The challenges highlighted above reflect just three issues faced by an institution when tasked with making the principles of the RDC work on the ground. Discussing just what ECRs can spend their ten days of protected development time doing is, of course, important, and that is why this topic was addressed at UUK’s Research Culture and Practice Forum in July. But it remains important not to put the cart before the horse, and it would perhaps be equally beneficial, at least at this stage in the concordat’s lifecycle, to focus just as much effort on ensuring that a majority of researchers were simply aware of the document and the benefits contained within.

Aligning with concordats where there is scope for cooperation or areas of overlap also makes sense, and thinking about the data collection and reporting processes needed to evidence institutional adherence to the RDC’s principles deserves to be a central plank in any planning, in order to evidence a university’s success in making the lived experience for their ECRs a better one.

Surrey’s engagement with the RDC remains, however, a positive one, providing opportunities to reflect on how best to support researchers.

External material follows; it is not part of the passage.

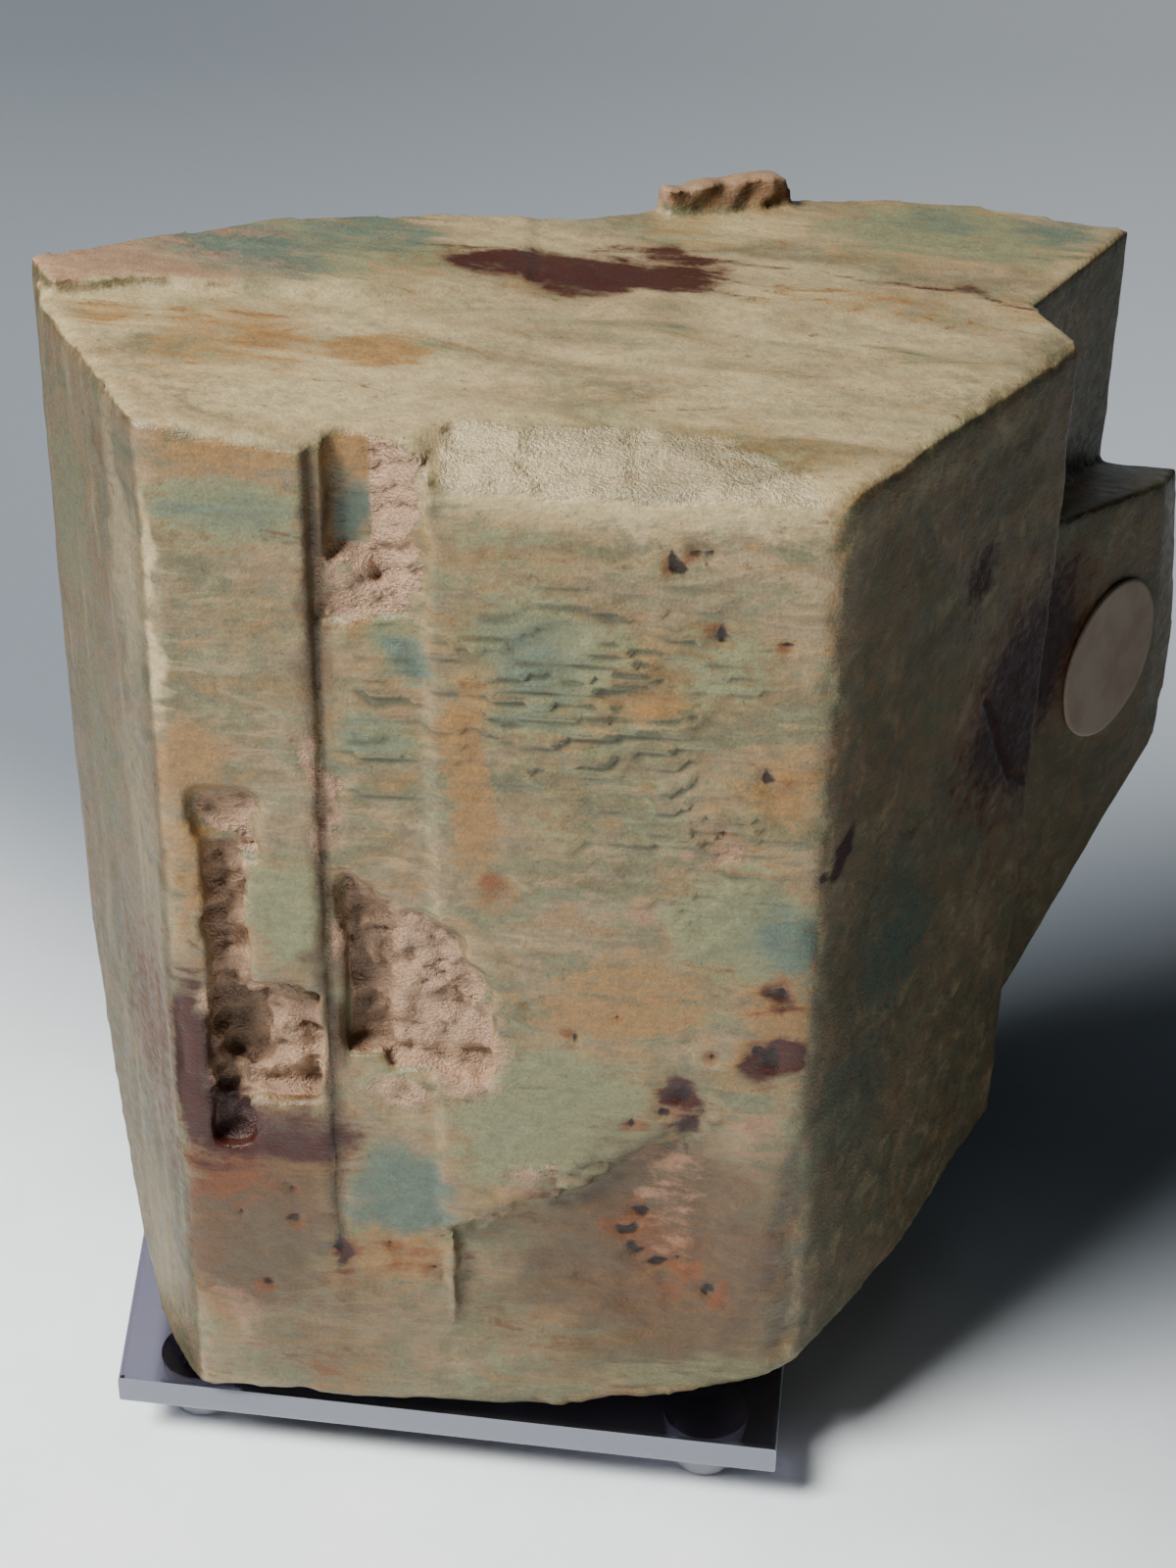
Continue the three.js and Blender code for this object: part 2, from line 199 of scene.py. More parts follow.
# Stains by kind and face; the cream spots along some edges are painted highlight and glow. On the upright
# faces u is the distance from the face's start and v the height; on the top they are x and y. Each is (u,
# v, half width, half height, strength).
STAINS = {
    "green": {
        "front": [
            (6.5, 94.8, 6.9, 3, 0.8), (7.8, 86, 4.6, 2.5, 0.35), (10.1, 59, 3.7, 5.1, 0.8),
            (10.3, 23.2, 2.9, 5, 0.6), (18.4, 82.3, 3.7, 3.4, 0.6), (18.1, 74.9, 3.5, 3.1, 0.6),
            (29.5, 93.5, 5.9, 2.8, 0.45), (30.7, 82.9, 6.4, 6.9, 0.75), (43.9, 82.8, 6.7, 4.2, 0.5),
            (47.2, 59.5, 6.6, 5.7, 0.9), (32, 37, 8.3, 8.9, 0.95), (17.6, 42.2, 4, 4.6, 0.5),
            (7.2, 23, 4, 4.5, 0.75), (44.4, 12.2, 10.6, 3.8, 0.7), (48.2, 72.5, 6.1, 4.5, 0.35),
            (31.6, 70, 3.7, 4.4, 0.4),
        ],
        "top": [
            (-25.4, 6, 10.2, 7.8, 0.6), (27.6, 20.9, 13.6, 7, 0.7), (0, -6.1, 8, 2.1, 0.4),
            (10.3, -24.9, 7.5, 3.2, 0.4), (23.6, -6.6, 4.5, 1.9, 0.4),
        ],
        "right": [
            (7, 82.9, 5, 9.3, 0.4), (15.4, 50.5, 7.6, 6.8, 0.6), (18.4, 72.5, 5.6, 4, 0.5),
            (34.5, 86.8, 5.5, 6.4, 0.4), (13.3, 35.8, 6.8, 6, 0.3),
        ],
        "left": [
            (18.1, 87.1, 5.6, 9.8, 0.6), (13.6, 66.4, 5.1, 14.2, 0.5), (18.3, 30.3, 6.4, 11.9, 0.4),
        ],
        "small": [(9.4, 37.2, 6.3, 5.2, 0.5), (-4.2, 71.1, 2.8, 4.4, 0.4)],
    },
    "teal": {
        "front": [
            (15.6, 93.8, 1.5, 3.2, 0.9), (6.3, 94.6, 5.5, 1.6, 0.5), (30, 81.8, 4.2, 4.5, 0.55),
            (50.9, 58.7, 3.6, 3.4, 0.9), (17, 31.4, 3.2, 3.6, 0.9), (20.2, 30.4, 2.8, 3.8, 0.9),
            (18.4, 27.4, 4.6, 1.8, 1), (19.6, 82, 2.4, 1.4, 0.8), (17.7, 74.6, 2.7, 2, 0.4),
        ],
        "top": [
            (-38.2, 2.6, 10.7, 6, 1), (-23.1, 8.8, 7, 4.2, 0.6), (-4.8, -5.5, 12.8, 2.4, 0.3),
            (38.7, 24.1, 4.6, 5.3, 0.6), (26.1, 24, 4.6, 2.3, 0.4), (-4.3, 16.9, 4.3, 2.2, 0.3),
        ],
        "right": [(15, 52, 8, 9, 0.6), (9, 38, 6, 9, 0.5), (20, 76, 6, 6, 0.3)],
    },
    "ochre": {
        "front": [
            (6.7, 99.8, 6.8, 1.8, 0.7), (10.7, 100, 2.8, 1.5, 0.6), (3.1, 72.8, 3.5, 3.7, 0.7),
            (1.7, 62.5, 1.8, 6.6, 0.7), (15.8, 100.4, 1.5, 2.6, 0.9), (16, 83.1, 1, 1.8, 0.5),
            (25.1, 71.9, 2.2, 10.1, 0.85), (39.2, 79.1, 1.9, 2.1, 0.6), (48.8, 73.2, 3.2, 2.9, 0.7),
            (37.3, 51.5, 7.8, 4.8, 0.65), (6.4, 33, 6.6, 4.8, 0.8), (50.5, 48.6, 3.8, 5.2, 0.8),
            (29.1, 50.6, 2.4, 1.9, 0.4), (40.5, 24.3, 5.2, 6.1, 0.8), (13, 20.1, 2.2, 1.7, 0.6),
            (28.3, 30.7, 3.4, 2.2, 0.6), (41.2, 93.8, 3, 2.8, 0.4), (1.2, 22, 1.8, 9, 0.8),
            (53.1, 90.7, 0.7, 8.1, 0.4), (14.1, 8.8, 5.5, 2.7, 0.4), (18.1, 23, 5, 3.1, 0.7),
        ],
        "top": [
            (-22.4, -14.8, 5.3, 3.1, 0.9), (-33, -14, 9, 6, 0.5), (-43.6, -11.4, 3, 3.6, 0.5),
            (3.6, 17.1, 5.3, 3.9, 0.5), (20.9, 5, 12.8, 3.6, 0.4), (-33.7, -13, 5.6, 1.8, 0.3),
            (-8.2, 1.6, 6.5, 1.5, 0.4), (32, 5.8, 3.5, 3.1, 0.5),
        ],
    },
    "rust": {
        "front": [
            (26.4, 61.9, 1.4, 1.6, 0.9), (24.8, 71.2, 1.8, 3.6, 0.35), (1.5, 41.1, 2.1, 10.4, 0.9),
            (8.1, 36.5, 5.5, 3.3, 0.6), (50.5, 48.9, 3.4, 5, 0.6), (42.7, 40.7, 2.7, 3.6, 0.7),
            (40.9, 24.4, 3.4, 5, 0.6), (13.8, 59.7, 0.8, 3.1, 0.4), (3, 31.5, 4.2, 3.8, 1),
            (13.8, 22.9, 0.7, 2.2, 0.8), (19.9, 23, 2.4, 1.8, 0.5), (12.5, 10.1, 0.7, 1.2, 0.5),
        ],
        "right": [
            (34.1, 66, 10.6, 12.5, 1), (23.3, 82.8, 3.8, 3.4, 0.6), (24.9, 21.2, 12, 7.3, 0.3),
            (2.1, 70.8, 2.1, 1.9, 0.5),
        ],
        "small": [(-6, 66, 5, 10, 0.9)],
        "left": [
            (5.6, 43.6, 6.3, 10.1, 0.8), (5, 30.6, 5.8, 5.1, 0.5), (7.8, 97.2, 5.8, 1.8, 0.4),
            (22.4, 70.6, 3.1, 13.1, 0.3),
        ],
    },
    "maroon": {
        "front": [
            (1.5, 42.7, 2.8, 9, 1), (3.5, 36.5, 4.2, 3.6, 1), (9, 36, 5, 2.4, 0.7),
            (9.8, 37.5, 3.3, 2.1, 0.35), (50.6, 46.1, 1.6, 2.1, 1), (50.4, 52, 1.2, 1.1, 0.9),
            (43, 42.3, 1.8, 1.2, 0.9), (43, 38.8, 1.3, 1.4, 0.9), (13.2, 23.1, 0.5, 1.8, 0.9),
        ],
        "top": [
            (-4.2, 6.1, 10.8, 3.5, 0.95), (-13.7, 5, 3.7, 1.7, 0.7), (3.5, 11, 5.1, 2.1, 0.6),
            (-4.1, 4, 4.2, 3, 0.8),
        ],
        "right": [
            (34.1, 66, 7.4, 8.3, 0.95), (23.3, 82.7, 2.8, 2.5, 0.6), (3.8, 65.3, 1.4, 1.1, 0.9),
            (1.1, 65.1, 0.7, 0.8, 0.8),
        ],
        "small": [(-7.5, 66, 3.6, 7.5, 0.85)],
    },
    "pink": {
        "front": [
            (34.4, 61.6, 4.9, 4.8, 0.45), (39.4, 59.2, 1.6, 2.6, 0.5), (17.2, 9.3, 5.9, 2.4, 0.2),
            (42, 30.8, 2.9, 6.8, 0.6), (3.3, 15.4, 2.9, 3.5, 0.7), (13, 79, 1.7, 2.2, 0.3),
            (29.2, 32.4, 3.4, 2.2, 0.7), (22.8, 33.6, 1.3, 6.4, 0.4), (49.2, 38, 2.5, 3.7, 0.5),
            (44.6, 66.4, 2.4, 1.4, 0.7), (8.8, 74.4, 2.3, 2.2, 0.3),
        ],
    },
    "broken": {
        "front": [
            (4.7, 60, 2.4, 4, 0.8), (5.2, 50.5, 2, 2.8, 0.8), (8.5, 42.2, 5, 2.6, 0.75),
            (5.4, 37.8, 3, 2.2, 0.6), (15.6, 56.6, 1.6, 4.4, 0.6), (25.4, 46.4, 3.6, 5.2, 0.9),
            (18.8, 41.2, 3.8, 1.8, 0.8), (13.3, 70, 0.8, 8, 0.7), (29.6, 33.6, 3, 1.2, 0.5),
            (45, 66.2, 1.4, 1, 0.5),
        ],
    },
    # Cream patches, and painted highlight and glow along the front's left edge, the lit edge of the step
    # near 22 along, and the top edges.
    "cream_and_edge_glow": {
        "front": [
            (6.8, 102.1, 6.7, 0.5, 0.9), (0, 90.6, 0.7, 10.8, 0.8), (0.2, 82.7, 1, 7.3, 0.8),
            (1.1, 64.4, 0.9, 12.2, 0.5), (37.5, 97.4, 15.2, 3.2, 1), (44.8, 95.8, 8, 2.2, 0.7),
            (21.8, 63.7, 0.8, 27.3, 0.25), (4.3, 58.7, 1.8, 2.5, 1), (11.3, 42.6, 1.3, 1.3, 0.9),
            (17.5, 43, 2.5, 1.3, 0.9), (4.8, 50.8, 2.3, 1.2, 0.6), (2.8, 14.3, 1.6, 2.8, 0.6),
            (28.8, 88.3, 3, 2.1, 0.5), (22.5, 43, 0.8, 10.3, 0.4), (18.6, 39.7, 3, 3.1, 0.5),
        ],
        "top": [
            (-29.9, -23.2, 11.5, 3.7, 0.5), (-9.6, -29.5, 6.5, 5.5, 0.7),
            (3, -17.1, 10.8, 4.3, 0.35), (8.9, -30.7, 6.2, 2.3, 0.8), (26.2, -12.5, 5.2, 4.5, 0.5),
        ],
        "right": [(10.4, 95, 10.8, 2.6, 0.5), (25.2, 94.5, 12, 2.4, 0.4)],
        "left": [
            (5.2, 89.2, 2.9, 13, 0.7), (3.8, 66.4, 4.7, 13.1, 0.5), (9.2, 14.9, 7.8, 13.8, 0.6),
        ],
    },
    "brown": {
        "front": [
            (39.3, 18.6, 16.1, 9.8, 0.6), (12.3, 16, 10.9, 9.3, 0.45), (8.8, 46.8, 5, 5.6, 0.5),
            (50.4, 31.6, 4.2, 8.1, 0.4), (16.2, 53.3, 2.2, 9.3, 0.5), (12.2, 54.5, 1.8, 1.9, 0.5),
            (5.5, 26, 7.5, 11, 0.9), (8.5, 36, 6, 2.8, 1), (13, 88, 1.1, 16, 0.6),
            (13, 50, 0.9, 24, 0.6), (42, 24, 12, 12, 0.95),
        ],
    },
}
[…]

It has also served in focusing colleagues from across the university on supporting the often-forgotten cohorts of ECRs.

ECRs are, in effect, transitory and vulnerable fixed-term university staff, stuck somewhere in status between Postgraduate Research (PGR) students and established academics, but without the benefits of either position (such as the protections afforded students or the security of a permanent academic contract) and who frequently suffer from lack of institutional attention. Anything that encourages universities to spend time thinking about the challenges ECRs face in establishing their careers is, therefore, welcome.